Russian Prime Minister Dmitry Medvedev will be signing half a dozen agreements with the Kingdom when he arrives on Sunday, among them one pledging “cooperation” between the Cambodian People’s Party and Vladimir Putin’s dominant United Russia – a sign of increasing cosiness that both countries hope will pay political dividends, analysts say.
Valeria Gorokhova, a spokeswoman with United Russia, said the cooperation agreement is a “standard” deal that the party has made with political parties in 32 other countries, ranging from former Soviet satellite states to Asia-Pacific countries.
Cooperation will entail “exchanging ideas about party structure and mutual support in planning for the future”, she said, although she declined to describe the nature of such support.
Analyst Sebastian Strangio, author of Hun Sen’s Cambodia, yesterday said the pairing made perfect sense.

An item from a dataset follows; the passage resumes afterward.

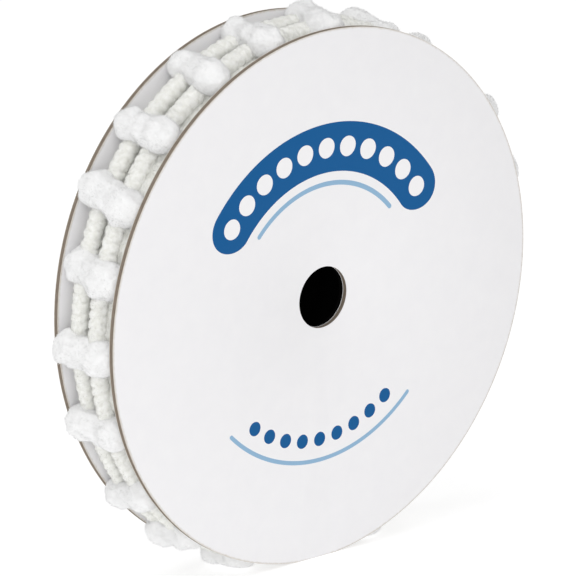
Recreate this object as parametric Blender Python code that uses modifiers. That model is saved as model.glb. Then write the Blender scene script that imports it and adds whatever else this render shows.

“United Russia and the CPP are peas in a pod,” said Strangio. “American policymakers usually balance [political] interest with [democratic] values, but Hun Sen doesn’t comprehend values. He doesn’t speak that language.”
Cambodia, meanwhile, has a long history of courting more powerful friends, and with Russia currently embroiled in a battle of wills with NATO following its annexation of Crimea, it is actively looking to expand its influence among ASEAN countries.
“Cambodia’s foreign political history is based around diversifying the number of friends it has,” said Strangio.
Cambodian scholar Sok Touch agreed that while Hun Sen hopes to maintain military and economic cooperation with the US, he also wants to establish deals with more realpolitik-oriented countries such as Russia and China, giving him more domestic wiggle room.
According to Touch, Russian-Cambodian relations, while barely existent since the 1980s, have grown much cosier since 2014.
Carlyle Thayer, a Southeast Asia expert and emeritus professor at the Australian Defence Force Academy, pointed to a Putin initiative to increase Russia’s influence in the Asia-Pacific region, as well as the country’s legacy of cooperating with Vietnam.
“Putin might be looking for other footholds beyond Vietnam,” said Thayer. “Cooperation between the ruling parties can create another conduit of influence.”
Chum Sounry, the spokesman for the Cambodian Ministry of Foreign Affairs, said that Cambodia’s relationship with Russia is “close” and “friendly”, but said he could not comment in detail about the pending deals.
Thayer added that Russia is looking to import more agricultural products, including ones it has reduced access to, due to European sanctions.
Russian Information Minister Nikolay Nikiforov, who visited the Kingdom in July, said that Russia is especially interested in seafood, rice, cassava, corn and rubber.
Nikiforov and Russian Ambassador to Cambodia Dmitry Tsvetkov also said Russians are increasingly interested in vacationing in Cambodia and ways are being considered to create direct flights between the two countries.